Their approach of monitor, evaluate and protect, has proven to be very successful. In the last decade, MEP focused on teaching, training and employing Maasai men and women to be first responders to save wild life and wild space in the Mara region. By purchasing any print from my newest Collection that has been photographed in or around the Masai Mara, you are contributing to empowering this incredible organization to keep doing their important work. 


During the creation of this Print Collection, I spend considerable time in Zambia, mostly in an area that is called Lower Zambezi National Park. During my time on ground, I worked together with several ranger units within the region and I learned first-hand about the crucial importance of community empowerment and environmental education in the protection and conservation of wild land. I was so impressed by the determination and passion of all the incredible Zambian people, that I chose Conservation Lower Zambezi as one of the beneficiaries of this new collection.

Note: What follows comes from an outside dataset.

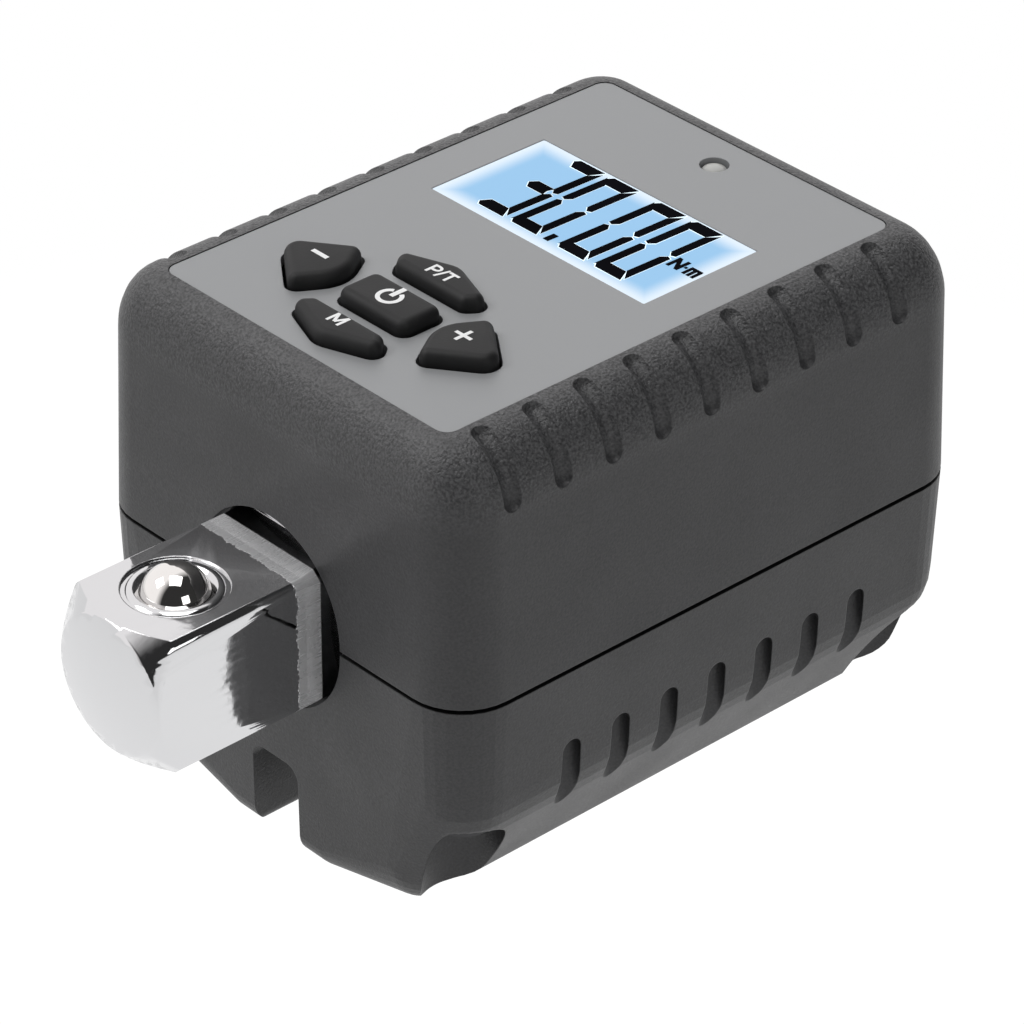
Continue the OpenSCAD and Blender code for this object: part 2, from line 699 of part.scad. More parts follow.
module torque_shaft() color("silver") in_frame() difference() {
    cone_run = drive_len + flange_y + 2 * ov;
    cone_start_r = nose_r - (nose_back + ov) * nose_slope;
    socket_half = socket_af / 2;
    mouth = socket_af / sqrt(2) + slip;
    union() {
        intersection() {
            bar(-drive_len - ov, cone_run, bar_r);
            taper(-drive_len - ov, cone_run, cone_start_r, cone_start_r + cone_run * nose_slope);
            translate([0, dome_r - drive_len, 0]) sphere(dome_r, $fn = 96);
        }
        flange_body(0);
        bar(neck_y - ov, neck_len + 2 * ov, neck_r);
        taper(barrel_y - cone_len, cone_len, neck_r, barrel_r);
        bar(barrel_y, barrel_end - barrel_y - edge_chamfer, barrel_r);
        taper(barrel_end - edge_chamfer, edge_chamfer, barrel_r, barrel_r - edge_chamfer);
    }
    for (a = [0:90:270]) rotate([0, a, 0]) drive_flat();
    detent_bore();
    for (a = [0, 180]) rotate([0, a, 0])
        block([-neck_r - ov, neck_r + ov], [flat_y, flat_y + flat_len], [flat_z, neck_r + ov]);
    block([-1, 1] * socket_half, [barrel_end - socket_depth, barrel_end + ov], [-1, 1] * socket_half);
    taper(barrel_end - socket_lead, socket_lead + ov, mouth - socket_lead, mouth + ov);
    for (a = [0, 180]) rotate([0, a, 0]) translate([0, barrel_end - catch_in, 0])
        cylinder(h = socket_half + catch_depth, r = catch_r);
}

module detent_ball() color("gainsboro") in_frame()
    translate([0, -ball_back, ball_z]) sphere(ball_r, $fn = 64);

// An unbroken tube along a path; ref is a direction that the path never takes
function ring(p, t, ref, r, sides) = let (n = unit(cross(ref, t)), b = cross(t, n))
    [for (k = [0:sides - 1]) p + r * (cos(360 * k / sides) * n + sin(360 * k / sides) * b)];
function tangent(path, i) = unit(path[min(i + 1, len(path) - 1)] - path[max(i - 1, 0)]);
module tube(path, r, sides, ref) {
    m = len(path);
    points = [for (i = [0:m - 1]) each ring(path[i], tangent(path, i), ref, r, sides)];
    walls = [for (i = [0:m - 2], k = [0:sides - 1]) let (a = i * sides + k, b = i * sides + (k + 1) % sides)
        each [[a, a + sides, b], [b, a + sides, b + sides]]];
    polyhedron(points, concat([[for (k = [0:sides - 1]) k]], walls,
        [[for (k = [sides - 1:-1:0]) (m - 1) * sides + k]]));
}
module detent_spring() color("silver") in_frame() translate([0, -ball_back, 0]) {
    low = bore_floor + wire_r;
    high = ball_z - sqrt(pow(ball_r + wire_r + slip, 2) - pow(coil_r, 2));
    steps = coil_turns * coil_steps;
    tube([for (i = [0:steps]) [coil_r * cos(360 * i / coil_steps), coil_r * sin(360 * i / coil_steps),
        low + (high - low) * i / steps]], wire_r, coil_sides, [0, 0, 1]);
}

module strain_gauges() color("goldenrod") in_frame() for (a = [0, 180]) rotate([0, a, 0])
    translate([0, flat_y + flex_land, flat_z])
        block([-gauge_w / 2, gauge_w / 2], [0, gauge_len], [0, gauge_t]);

// The flexible lead from the upper gauge to the plug under the board
module gauge_flex() color("orange") in_frame() {
    foot = flat_z + gauge_t;
    top = board_low - seat_gap;
    half = flex_w / 2;
    block([-half, half], [flex_y, flat_y + flex_land + flex_w], [foot, foot + flex_t]);
    block([-half, half], [flex_y, flex_y + flex_t], [foot, top]);
    block([-half, half], [flex_y - flex_tab, flex_y + flex_t], [top - flex_t, top]);
}

// A cell with its nub towards +Y
module cell() {
    bar(0, cell_len - tip_len, cell_r);
    bar(cell_len - tip_len - ov, tip_len + ov, tip_r);
}
module battery_left() color("steelblue") in_frame() translate([-cell_x, cell_y, -cell_z]) cell();
module battery_right() color("steelblue") in_frame()
    translate([cell_x, case_len - cell_y, -cell_z]) rotate([0, 0, 180]) cell();

// A contact plate with a bent leaf that reaches the cell behind it
module contact(reach) {
    half = contact_half_w - slip;
    block([-half, half], [0, plate_metal], [-half, half]);
    translate([leaf_w / 2, 0, 0]) rotate([90, 0, -90]) linear_extrude(leaf_w) polygon([[-plate_metal, half],
        [-reach, 0], [-reach, -plate_metal], [-plate_metal, half - 2 * plate_metal]]);
}
module battery_bridge() color("gold") in_frame() {
    top = contact_half_w - slip - cell_z;
    for (s = [-1, 1]) translate([s * cell_x, contact_front, -cell_z]) contact(contact_space);
    block([-cell_x, cell_x], [contact_front, contact_front + plate_metal], [top - bridge_h, top]);
}

// The rear contacts have a solder tab that stands up into the bay
module battery_contacts() color("gold") in_frame() both_sides() {
    translate([cell_x, case_len - contact_front, -cell_z]) rotate([0, 0, 180]) contact(contact_space);
    block([lead_x - tab_w / 2, lead_x + tab_w / 2],
        [case_len - contact_front - plate_metal, case_len - contact_front], [-cell_z, -tab_top]);
}

module battery_leads() color("red") in_frame() both_sides() translate([lead_x, lead_y, 0]) {
    low = -tab_top - lead_grip;
    high = board_low - seat_gap;
    tube([for (i = [0:lead_steps]) [lead_bow * (1 - cos(360 * i / lead_steps)) / 2, 0,
        low + (high - low) * i / lead_steps]], lead_r, lead_sides, [0, 1, 0]);
}

module door() difference() {
    door_shape(-slip, door_sink, door_sink + door_t);
    door_nick();
}
module battery_door_right() color("dimgray") in_frame() door();
module battery_door_left() color("dimgray") in_frame() mirror([1, 0, 0]) door();

module case_screws() color("silver") in_frame() at_pockets() difference() {
    union() {
        translate([0, 0, -pocket_roof - screw_head_h]) cylinder(h = screw_head_h, r = screw_head_r);
        translate([0, 0, -pocket_roof]) cylinder(h = pocket_roof + screw_bite, r = screw_r);
    }
    translate([0, 0, -pocket_roof - screw_head_h - ov])
        cylinder(h = socket_key_h + ov, r = socket_key_r, $fn = 6);
}

upper_case();
lower_case();
face_panel();
lcd_window();
lcd_glass();
lcd_backlight();
lcd_connector_strips();
status_led();
keypad_mat();
key_minus();
key_plus();
key_power();
key_mode();
key_peak();
dome_contacts();
main_board();
board_parts();
buzzer();
board_screws();
torque_shaft();
detent_ball();
detent_spring();
strain_gauges();
gauge_flex();
battery_left();
battery_right();
battery_bridge();
battery_contacts();
battery_leads();
battery_door_left();
battery_door_right();
case_screws();
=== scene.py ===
"""Looks of the digital torque adapter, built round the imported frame.

Blender's lengths are metres in the part's frame: +Z up, the male square towards -Y, the origin under the
middle of the object. Sizes of pieces are named in millimetres, and MM turns them into metres.
"""

import json
import logging
import math
from dataclasses import dataclass, field
from enum import Enum
from typing import Iterable, Sequence

import bmesh
import bpy
from mathutils import Matrix, Vector

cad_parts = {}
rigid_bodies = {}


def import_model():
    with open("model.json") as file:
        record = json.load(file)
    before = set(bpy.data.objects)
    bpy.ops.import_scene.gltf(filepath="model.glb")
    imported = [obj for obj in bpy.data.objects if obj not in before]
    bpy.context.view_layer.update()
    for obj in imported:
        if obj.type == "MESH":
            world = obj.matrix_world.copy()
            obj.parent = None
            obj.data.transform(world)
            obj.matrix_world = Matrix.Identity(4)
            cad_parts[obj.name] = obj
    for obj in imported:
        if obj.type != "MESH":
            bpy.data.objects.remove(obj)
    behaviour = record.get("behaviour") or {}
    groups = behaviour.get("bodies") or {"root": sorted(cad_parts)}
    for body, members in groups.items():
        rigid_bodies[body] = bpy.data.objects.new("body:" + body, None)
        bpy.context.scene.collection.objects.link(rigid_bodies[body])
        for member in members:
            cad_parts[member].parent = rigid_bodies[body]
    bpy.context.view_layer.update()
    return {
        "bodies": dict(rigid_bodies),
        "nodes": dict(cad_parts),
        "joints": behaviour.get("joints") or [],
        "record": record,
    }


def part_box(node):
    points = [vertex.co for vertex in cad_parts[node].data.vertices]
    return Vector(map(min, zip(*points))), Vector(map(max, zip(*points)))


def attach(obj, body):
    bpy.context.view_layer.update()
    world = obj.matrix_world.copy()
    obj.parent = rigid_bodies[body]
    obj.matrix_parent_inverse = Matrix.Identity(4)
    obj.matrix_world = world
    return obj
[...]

Conservation Lower Zambezi is a non-profit organization founded in 1994, that ever since the early days has grown and increased its activities and efforts in the region enormously. Not only has CLZ’s support to DNPW (Department of National Parks and Wildlife) increased substantially over the years, the organisation now also runs an Environmental Education Programme, Community Scout Units, a Community Engagement Programme, several specialised units like a Detection and Tracking Dog Unit, a Rapid Response Unit and, several Investigative and Intelligence Units. 

By purchasing one of the prints photographed in Zambia, you are directly helping to ensure that CLZ’s Environmental Education Program keeps being funded, which means that school children and teachers from 65 conservation clubs from local rural communities can stay educated about the importance of wildlife conservation. But your support goes much further than that. Think of anti-snare campaigns, the construction of hippo fences, the continuation of human/wildlife conflict patrols, the education of farmers on the use of chili-fences as mitigation methods to deter elephants from their fields, safari guide training and many crucial reintroduction and research projects that benefit wildlife in the entire region.

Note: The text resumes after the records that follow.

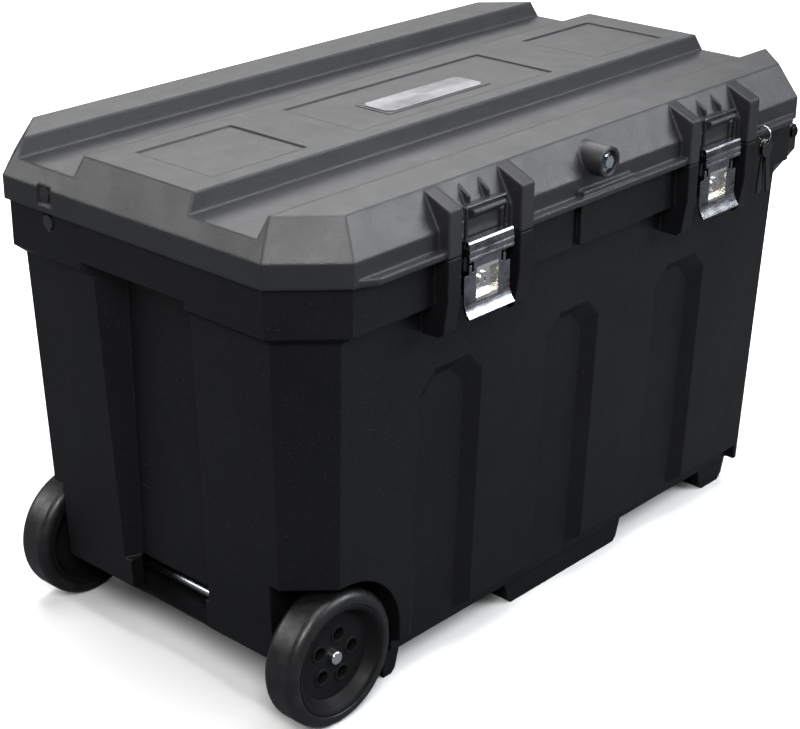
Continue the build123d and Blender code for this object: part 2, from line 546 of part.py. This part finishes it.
def tray_outline(z, inset):
    """The tray's level outline, with its corners cut to clear the tub's."""
    with BuildSketch(Plane.XY.offset(z)) as outline:
        with Locations((TRAY_MID, 0)):
            Rectangle(2 * (TRAY_HALF_X - inset), 2 * (TRAY_HALF_Y - inset))
        chamfer(outline.vertices(), length=TRAY_CORNER - 0.6 * inset)
    return outline.sketch


with BuildPart() as tray:
    extrude(tray_outline(TRAY_Z, 0), amount=TRAY_TOP_Z - TRAY_Z)
    extrude(tray_outline(TRAY_Z + TRAY_WALL, TRAY_WALL), amount=TRAY_TOP_Z, mode=Mode.SUBTRACT)
write(tray, "tray")

with BuildPart() as tray_divider:
    block((TRAY_X[0] + TRAY_WALL + 0.4, TRAY_X[1] - TRAY_WALL - 0.4), (-2, 2),
          (TRAY_Z + TRAY_WALL, TRAY_TOP_Z + 14))
    block((TRAY_MID - 55, TRAY_MID + 55), (-3, 3), (TRAY_TOP_Z - 18, TRAY_TOP_Z + 4),
          Mode.SUBTRACT)
write(tray_divider, "tray_divider")

# ---- keys -----------------------------------------------------------------------------
RING_Y, RING_Z = KEY_HOLE_Y - KEY_RING_R, SEAM_Z + 3.5

with BuildPart() as key_ring:
    with BuildSketch(Plane(origin=(KEY_X, RING_Y + KEY_RING_R, RING_Z), z_dir=(0, 0, 1))) as wire:
        Circle(KEY_WIRE_R)
    revolve(wire.sketch, Axis((KEY_X, RING_Y, RING_Z), (1, 0, 0)), 360)
write(key_ring, "key_ring")

with BuildPart() as keys:
    for key_y, tilt in ((RING_Y - 4, 9), (RING_Y - 1, -6)):
        hang = (KEY_X, RING_Z - KEY_RING_R)
        plane = Plane(origin=(hang[0], key_y, hang[1]), x_dir=(cos(radians(tilt)), 0, sin(radians(tilt))),
                      z_dir=(0, -1, 0))
        with BuildSketch(plane) as blank:
            with Locations((0, -8)):
                Circle(11)
            with Locations((0, -38)):
                Rectangle(8, 50)
            with Locations((5, -50), (5, -57)):
                Rectangle(4, 3.5)
            Circle(2.2, mode=Mode.SUBTRACT)
        extrude(blank.sketch, amount=2)
write(keys, "keys")
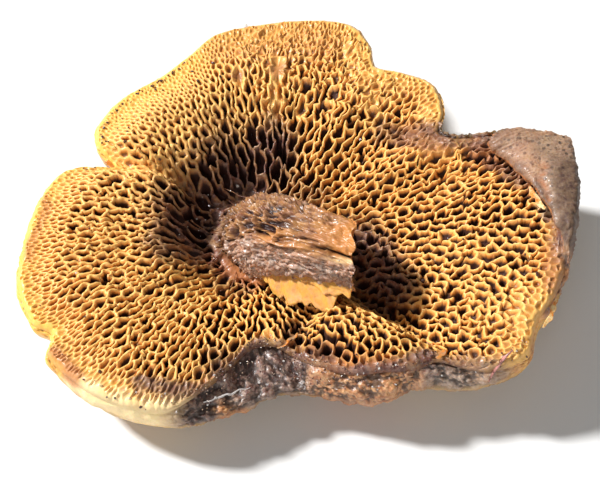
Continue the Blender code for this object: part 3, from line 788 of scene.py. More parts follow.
# The net of pores
def local_pore(bearing, radius):
    """Width, half wall, depth and bottom share of a pore here, and how far it is from the margin."""
    near, middle, margin, aspect, wall, depth, belt, keep = (read(bearing) for read in pore_columns)
    share = min(1.0, max(0.0, way_out(bearing, radius)))
    inland = soft_step(0.0, 1.0, (pore_edge(bearing) - radius) / (belt * MM))
    width = smooth_through(((0.0, near), (0.5, middle), (1.0, middle)), share)
    x = radius * math.cos(math.radians(bearing)) / MM
    y = radius * math.sin(math.radians(bearing)) / MM
    hollow = 1.0 - soft_step(4.0, 8.0, beside(x, y, (-8.5, 3.0), (-2.0, 10.5)))
    matted = nearness(x, y, MATTED_PATCHES)
    flat_lobe = nearness(x, y, CRUMPLED_PATCHES)
    width = (margin + (width - margin) * inland) * (1.0 + 0.3 * hollow)
    wall = wall * (0.5 + 0.5 * inland) * (1.0 - 0.5 * hollow)
    depth = (depth + 0.9 * hollow) * (0.14 + 0.86 * inland) * (1.0 - 0.8 * matted) * (1.0 - 0.5 * flat_lobe)
    keep += (0.8 - keep) * hollow
    return width * MM * sizes().pore_size, wall * MM, depth * MM, keep, inland


def pore_seeds():
    """Seeds of the pores on the ground, spread at random but never nearer than a pore's width."""
    rng = random.Random(PORE_SEED)
    reach = max(row[1] for row in OUTLINE) * MM
    buckets = {}
    seeds = []

    def near(x, y):
        i, j = int(x // PORE_BUCKET), int(y // PORE_BUCKET)
        return [s for a in (i - 1, i, i + 1) for b in (j - 1, j, j + 1) for s in buckets.get((a, b), ())]

    def keep(x, y, width):
        seeds.append((x, y))
        buckets.setdefault((int(x // PORE_BUCKET), int(y // PORE_BUCKET)), []).append((x, y, width))

    for x, y, width in WIDE_PORES:
        keep(x * MM, y * MM, width * MM)
    for attempt in range(PORE_TRIES):
        turn = rng.uniform(0.0, 2 * math.pi)
        radius = reach * math.sqrt(rng.random())
        vary = rng.uniform(0.8, 1.26)
        bearing = math.degrees(turn)
        if not FOOT_RADIUS - 2.0 * MM < radius < pore_edge(bearing) + SEEDS_PAST_EDGE:
            continue
        c, s = math.cos(turn), math.sin(turn)
        x, y = radius * c, radius * s
        patchy = 1.0 + 0.25 * noise.noise(Vector((x, y, 3 * MM)) / (3.0 * MM))
        width = local_pore(bearing, radius)[0] * vary * patchy
        squeeze = PORE_ASPECT(bearing)
        for other_x, other_y, other_width in near(x, y):
            along = ((other_x - x) * c + (other_y - y) * s) / squeeze
            across = (other_y - y) * c - (other_x - x) * s
            if along ** 2 + across ** 2 < max(width, 0.8 * other_width) ** 2:
                break
        else:
            keep(x, y, width)
    return [(math.atan2(y, x) % (2 * math.pi), math.hypot(x, y)) for x, y in seeds]


def strip_point(turn, radius):
    """The pores are joined in a strip where a pore of the local shape is about round."""
    return turn, math.log(radius / STRIP_RADIUS) / PORE_ASPECT(math.degrees(turn))


def ground_point(turn, row):
    return turn, STRIP_RADIUS * math.exp(row * PORE_ASPECT(math.degrees(turn)))


def joined(seeds):
    """Triangles between neighbouring seeds, right round the strip."""
    points = [Vector(s) for s in seeds]
    home = list(range(len(seeds)))
    for i, (turn, row) in enumerate(seeds):
        if turn < STRIP_OVERLAP:
            points.append(Vector((turn + 2 * math.pi, row)))
            home.append(i)
        if turn > 2 * math.pi - STRIP_OVERLAP:
            points.append(Vector((turn - 2 * math.pi, row)))
            home.append(i)
    result = delaunay_2d_cdt(points, [], [], 0, 1e-9)
    source = [ids[0] for ids in result[3]]
    return [[(result[0][v], home[source[v]], source[v]) for v in face] for face in result[2]]


def relaxed(seeds, share=0.5):
    """Seeds moved towards the mean of their neighbours."""
    pulls = {}
    for face in joined(seeds):
        for here, mine, source in face:
            if source < len(seeds):
                pulls.setdefault(mine, []).extend((there.x, there.y) for there, other, spare in face)
    moved = []
    for i, (turn, row) in enumerate(seeds):
        near = np.mean(pulls.get(i, [(turn, row)]), axis=0)
        moved.append((turn + share * (near[0] - turn), row + share * (near[1] - row)))
    return moved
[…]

But it’s even getting better. Because your support also directly benefits Zambia’s first all-female ranger unit, called Kufadza (‘inspired’ in Goba language) which tells a very important story in an industry which has historically been dominated by men. This industry now also recognizes the importance of equality and the value women bring to the protection of natural resources. Because climate change and environmental degradation have disproportionate impacts for women who play a considerable role in environmental management, yet they have often been left out of the decision-making process. Investing in women directly leads to development improvement, poverty reduction and children experiencing better nutrition, health, and school attendance.


During the creation of this Print Collection, I spend significant time in the presence of rhinos. I mostly operated in Solio Ranch, a 17.500 acres reserve on the Laikipia plateau in Central Kenya, and a safe haven for rhino conservation. Because I deeply believe in the philosophy that people should always be put first in the conservation of wild places, I started to look around for an organization that does exactly that within the Laikipia region, one of the most important wildlife areas in all of Kenya. Also, I wanted to find a beneficiary that plays an important role in safeguarding rhinos as a species within the ‘entire’ region. 

The Laikipia Conservancies Association is a member-led organization established in 2019, with the goal of bringing together several conservancies in Laikipia to address common challenges and by doing so, amplify individual impact. Their mission is to create a connected and well-managed landscape that conserves nature and improves people’s lives.

By purchasing one of the prints that supports the Laikipia Conservancies Association you are directly helping to ensure that local economies are supported, social partnerships can be maintained and important ecological restoration work can be done. All of which will eventually benefit wildlife, and in specific rhino conservation all across the region.